━━━ Dataset excerpt

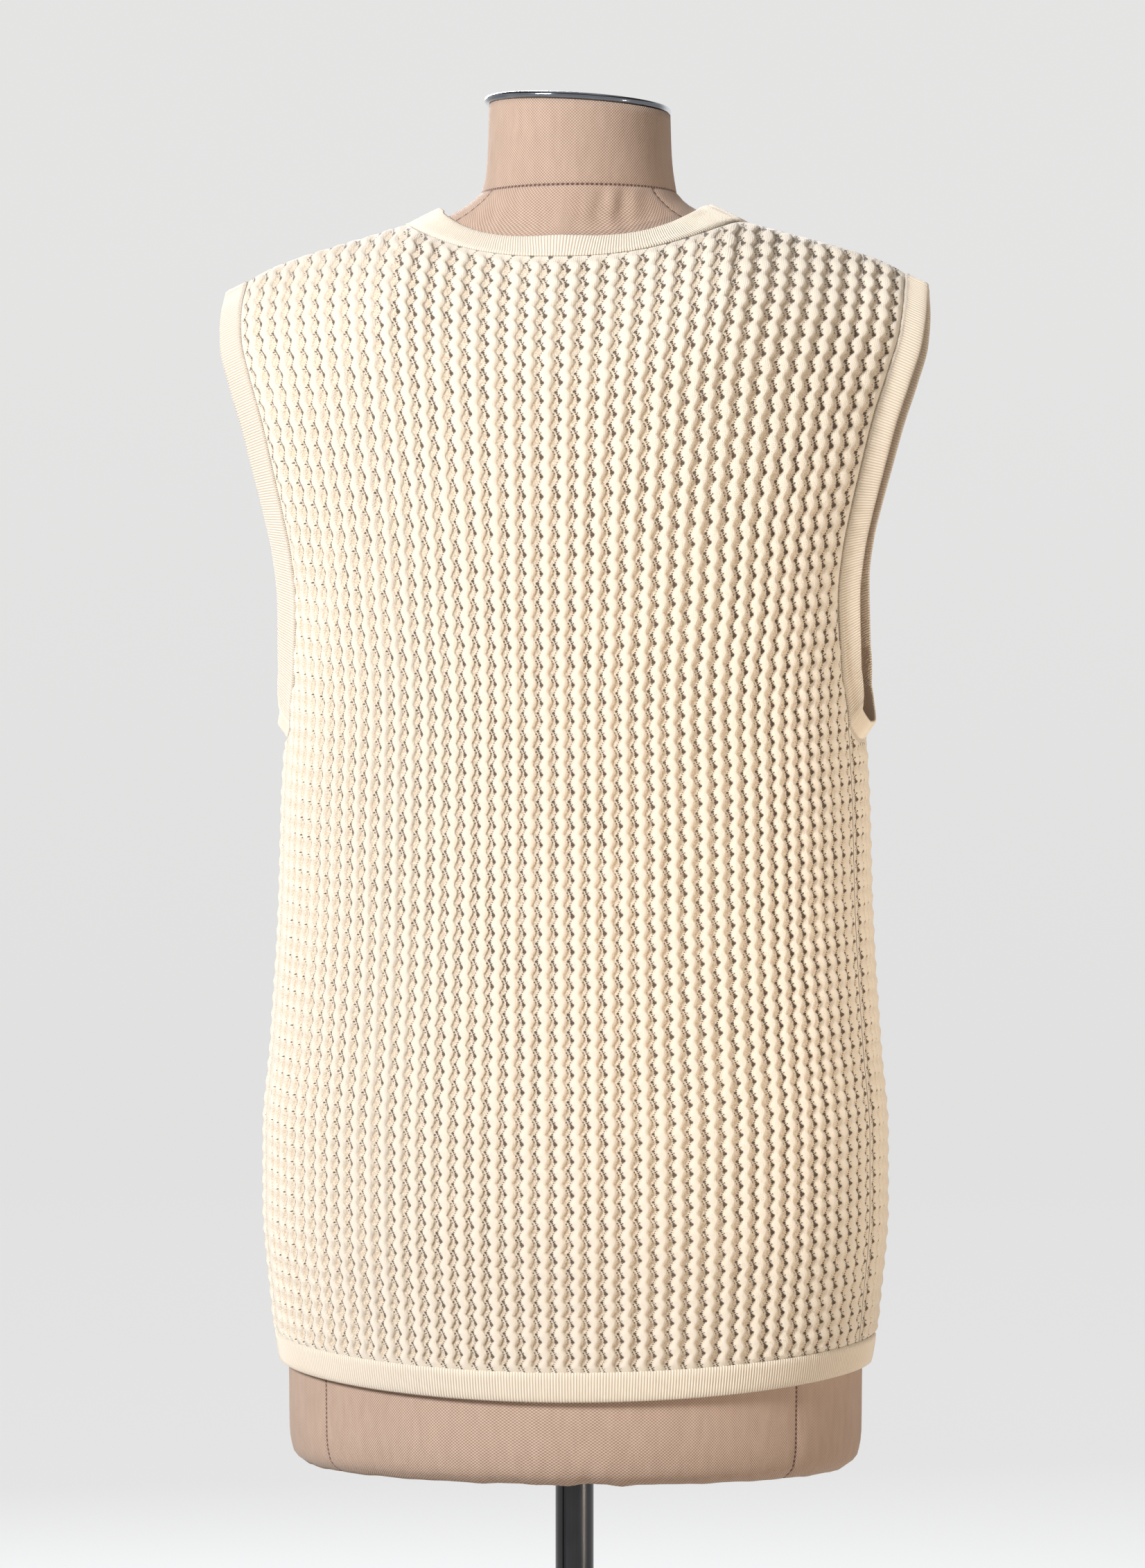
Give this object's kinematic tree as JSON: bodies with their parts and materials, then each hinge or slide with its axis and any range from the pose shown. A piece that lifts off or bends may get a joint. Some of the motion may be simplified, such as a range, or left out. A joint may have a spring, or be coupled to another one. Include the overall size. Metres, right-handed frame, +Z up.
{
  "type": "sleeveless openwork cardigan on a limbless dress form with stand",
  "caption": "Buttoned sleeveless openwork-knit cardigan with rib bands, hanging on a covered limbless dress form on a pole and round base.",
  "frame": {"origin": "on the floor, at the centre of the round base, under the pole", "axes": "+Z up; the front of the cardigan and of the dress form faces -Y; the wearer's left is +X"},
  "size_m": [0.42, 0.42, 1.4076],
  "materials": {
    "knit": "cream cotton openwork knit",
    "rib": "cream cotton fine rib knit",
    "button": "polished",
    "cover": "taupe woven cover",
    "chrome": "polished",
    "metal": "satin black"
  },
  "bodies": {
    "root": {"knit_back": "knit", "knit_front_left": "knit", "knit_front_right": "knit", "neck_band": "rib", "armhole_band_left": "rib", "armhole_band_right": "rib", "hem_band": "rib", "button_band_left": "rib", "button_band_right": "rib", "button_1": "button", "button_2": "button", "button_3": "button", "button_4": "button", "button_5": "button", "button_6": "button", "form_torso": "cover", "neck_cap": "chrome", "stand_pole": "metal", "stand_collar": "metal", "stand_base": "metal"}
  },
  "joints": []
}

━━━━━━

**What you have to do:** Report all lines of the data above that include the string "frame".

**Solution below:**
Give this object's kinematic tree as JSON: bodies with their parts and materials, then each hinge or slide with its axis and any range from the pose shown. A piece that lifts off or bends may get a joint. Some of the motion may be simplified, such as a range, or left out. A joint may have a spring, or be coupled to another one. Include the overall size. Metres, right-handed frame, +Z up.
  "frame": {"origin": "on the floor, at the centre of the round base, under the pole", "axes": "+Z up; the front of the cardigan and of the dress form faces -Y; the wearer's left is +X"},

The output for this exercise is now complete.